International visitors are a key part of Yorkshire’s economy, spending around £300 million in the region every year. But two-thirds of these visitors do not speak English as a first language, and it is thought that accommodation providers and tourist attractions are missing out financially because of the language barrier.
A Yorkshire company has stepped forward with a solution: a pre-paid telephone card that gives tourism service providers the ability to speak their customers’ native language. Cardholders will be able to dial a freephone number and get help from a telephone interpreter in over 100 languages.
The new initiative has been launched by EITI, an interpreting and translation company that relocated to Yorkshire from the south-east of England in 2000. Carolyn Burgess, the organisation’s chief executive, believes the telephone interpreting cards will give a boost to tourism businesses in the region.
“On a purely financial level, businesses that can talk - and listen - to their customers in their own language are much more successful than those that can’t,” she says.

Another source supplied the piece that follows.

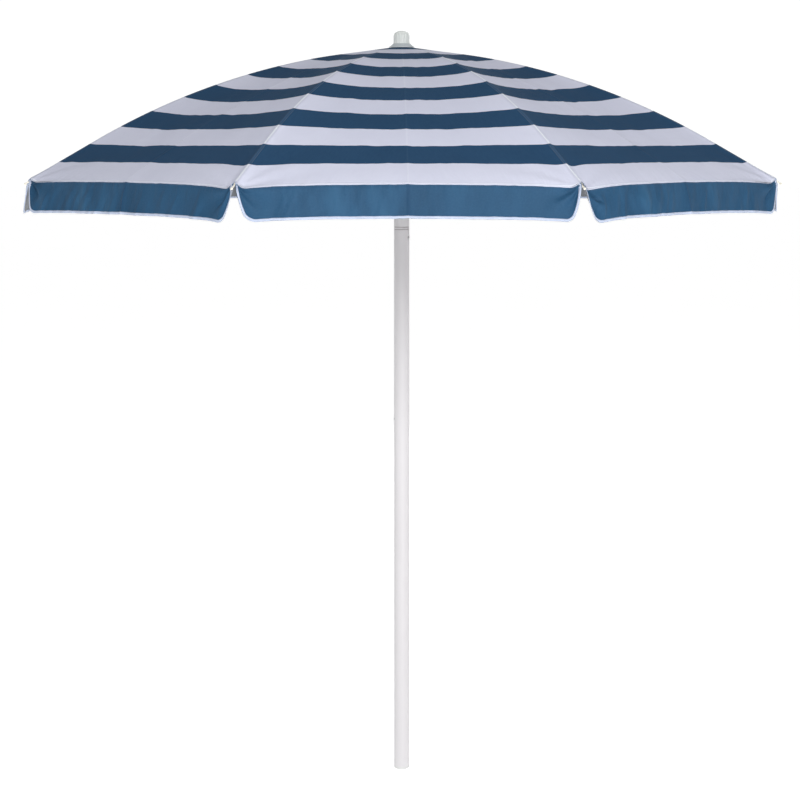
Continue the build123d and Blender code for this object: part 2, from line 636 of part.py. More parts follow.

“But on a more fundamental level, this regional telephone interpreting initiative will help to reinforce Yorkshire’s image as being warm and friendly, yet hi-tech and commercially dynamic.”
EITI will be finalising the format of the telephone cards in consultation with regional tourism operators. It is currently envisaged that pre-paid, 10-minute cards will be sold to hotels, visitor attractions and transport companies. These businesses will then have the option of using the cards themselves, or reselling them to their customers.